As shown in FIGS. 7a and 7b, the craft may be formed from two separate parts. The parts may be formed or moulded from glass reinforced plastic. The mouldings may be formed by polyethylene or other suitable plastics material. In the two-part version, the outer hull is formed as one part, and an inner part is formed including the surfaces on which the rowers sit, and the footwells. By attaching the two parts, for example by adhesive, bolts or other suitable attaching means, the overall rigidity and strength of the craft can be enhanced. In a preferred example, the two parts of the craft are attached around the outer circumference which defines the riggers, in the central portion and in the footwells. As shown best in FIG. 8, the outer circumference is suitably shaped for receiving the gate into which the oars are provided and held during the rowing stroke.

In an alternative example, the platform may be formed in a single piece with a hollow structure. This replaces the two piece moulding described above. In this case, the one piece hollow platform can be formed by a rotational mulding technique. Such a manufacturing technique is simpler and less expensive than the two piece moulding technique described above.

It is believed that where the craft is of a size suitable for only four rowers, the circumferential forces created during use of the craft will not be excessive, and accordingly that no radial restraints will be required.

In use, the craft of the present invention, in either aspect, can be used within a restricted volume of water, for example in a swimming pool or small lake.

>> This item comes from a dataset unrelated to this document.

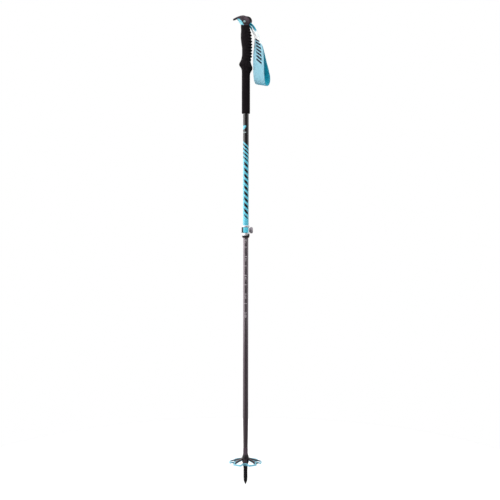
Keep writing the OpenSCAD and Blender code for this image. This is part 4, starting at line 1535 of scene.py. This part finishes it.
def dress_nodes():
    steel = metal("bright_steel", dark=(150, 151, 153), light=(186, 187, 190), rough=0.26)
    dress("upper_tube", upper_tube_material())
    dress("lower_tube", lower_tube_material())
    dress("tip_ferrule", ferrule_material())
    dress("steel_tip", tip_material())
    natural = plastic("natural_plastic", dark=(206, 205, 198), light=(222, 221, 214),
                      wear=(235, 234, 230), rough=0.45,
                      Subsurface_Weight=0.1, Subsurface_Scale=0.002)
    for name in ("guide_plug", "tube_top_plug"):
        dress(name, natural)
    for name in ("strap_pin", "tension_bolt", "lever_pin", "thrust_washer"):
        dress(name, steel)
    dress("cam_washer", metal("brass", dark=(176, 140, 74), light=(206, 170, 98), rough=0.26,
                              edge=(232, 206, 150)))
    dress("clamp_collar", metal("collar_aluminium", dark=(206, 209, 213), light=(232, 234, 237),
                                rough=0.40, lines="z", metallic=0.8), bevel=0.35)
    dress("clamp_bushing", plastic("bushing_plastic", dark=(20, 17, 20), light=(32, 28, 32),
                                   wear=(84, 78, 84), rough=0.36), bevel=0.3)
    dress("lever_body", plastic("lever_dark_plastic", dark=(12, 22, 26), light=(21, 33, 39),
                                wear=(50, 62, 68), rough=0.38, Specular_IOR_Level=0.2),
          bevel=0.3)
    dress("lever_cover", plastic("lever_anodised", dark=(78, 192, 216), light=(92, 202, 224),
                                 wear=(190, 232, 240), rough=0.34, grain=3.0, depth=0.006,
                                 edge=0.3, Coat_Weight=0.3, Coat_Roughness=0.12), bevel=0.22)
    dress("thumb_nut", metal("nut_anodised", dark=(146, 139, 147), light=(176, 168, 175),
                             rough=0.46, metallic=0.35, edge=(224, 220, 224)), bevel=0.2)


# ------------------------------------------------------------------ floor, light and camera

def floor_material():
    net = material("floor_paper")
    base = net.mix((0.90, 0.90, 0.90, 1), (0.94, 0.94, 0.94, 1), by=net.noise(scale=0.02))
    return net.finish(base, rough=0.9, height=net.noise(scale=0.6, rough=0.5) * 0.02,
                      Emission_Color=(1, 1, 1, 1), Emission_Strength=0.04)


def build_floor():
    profile = fillet([(0.0, 0.0), (200, 0.0), (600, 0.0), (860, 0.0), (880, -1.0), (884, -6.0),
                      (880, -12), (0.0, -12)], [0, 0, 0, 2, 2, 3, 3, 0])
    verts, faces = revolve(profile, 128)
    gap = 0.4                   # between the tip and the floor
    ob = put_mesh("studio_floor", [(x, y, z - gap) for x, y, z in verts], faces,
                  [floor_material()], sharp=60)
    ob.visible_glossy = False


def build_world():
    """Soft panels that light the pole; the camera itself sees plain white."""
    world = bpy.data.worlds.new("studio")
    scene.world = world
    net = Net(world)
    x, y, z = net.split(net.new("ShaderNodeTexCoord").outputs["Generated"])
    azimuth = bearing(x, y) * (180 / math.pi)
    low = z.step(off=-0.26, on=-0.02)
    left = azimuth.band(low=-168.0, high=-40.0, soft=8.0) * low * z.step(off=0.95, on=0.55)
    right = azimuth.band(low=52.0, high=165.0, soft=10.0) * low * z.step(off=0.9, on=0.5)
    front = azimuth.band(low=-70.0, high=70.0, soft=20.0)
    fill = front * z.step(off=0.27, on=0.36) * z.step(off=0.97, on=0.85)
    behind = (azimuth.abs().step(off=145.0, on=170.0) * z.step(off=0.02, on=0.12)
              * z.step(off=0.60, on=0.40))
    over = z.step(off=0.35, on=0.9) * (0.35 + 0.65 * front)
    # strength of each panel over an even 0.11
    light = 0.11 + left * 2.3 + right * 0.85 + fill * 1.15 + behind * 1.3 + over * 0.8

    def background(colour, strength):
        node = net.new("ShaderNodeBackground")
        node.inputs[0].default_value = colour
        net.put(node.inputs[1], strength)
        return node.outputs[0]

    mix = net.new("ShaderNodeMixShader")
    path = net.new("ShaderNodeLightPath")
    output = net.new("ShaderNodeOutputWorld")
    link = net.tree.links.new
    link(path.outputs["Is Camera Ray"], mix.inputs[0])
    link(background(colour=(1.0, 0.99, 0.985, 1), strength=light), mix.inputs[1])
    link(background(colour=(1, 1, 1, 1), strength=1.0), mix.inputs[2])
    link(mix.outputs[0], output.inputs[0])


def build_key_light():
    """A softbox up on the camera's side, towards -X, aimed at the pole's middle."""
    light = bpy.data.lights.new("key_softbox", "AREA")
    light.shape = "RECTANGLE"
    light.size = 0.9
    light.size_y = 1.4
    light.energy = 5
    light.color = (1, 1, 1)
    ob = bpy.data.objects.new("key_softbox", light)
    scene.collection.objects.link(ob)
    place, aim = Vector((-1.5, -1.6, 1.5)), Vector((0, 0, 0.75))
    ob.location = place
    ob.rotation_euler = (aim - place).to_track_quat("-Z", "Y").to_euler()
    ob.visible_camera = False


def build_camera():
    camera = bpy.data.cameras.new("camera")
    camera.angle = math.radians(32.972)
    camera.clip_start = 0.05
    camera.clip_end = 50
    ob = bpy.data.objects.new("camera", camera)
    scene.collection.objects.link(ob)
    ob.location = (0.0114, -2.25, 0.624)
    ob.rotation_euler = (math.radians(90), math.radians(-0.06), 0)
    scene.camera = ob
    scene.view_settings.view_transform = "Standard"
    scene.view_settings.look = "None"
    scene.view_settings.exposure = 0.0
    scene.view_settings.gamma = 1.0


# ------------------------------------------------------------------ build

build_foam()
wedge_plastic = plastic("wedge_plastic", dark=(13, 12, 13), light=(21, 20, 21),
                        wear=(48, 46, 48), rough=0.34, Specular_IOR_Level=0.15)
build_head(head_material(), throat_material(), wedge_plastic)
build_caps()
build_strap()
build_rim()
build_hub()
build_numbers()
dress_nodes()
build_floor()
build_world()
build_key_light()
build_camera()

Rowers can occupy the positions within the craft, and, as described above, will all sit in the same direction. When the rowers row the craft, the craft will rotate generally about the central axis. Accordingly, the craft will be propelled around the central axis, but will generally not deviate from its position. It is this that enables the craft to be used in a restricted area. Further, a trainer can watch the training without needing to move from a fixed position.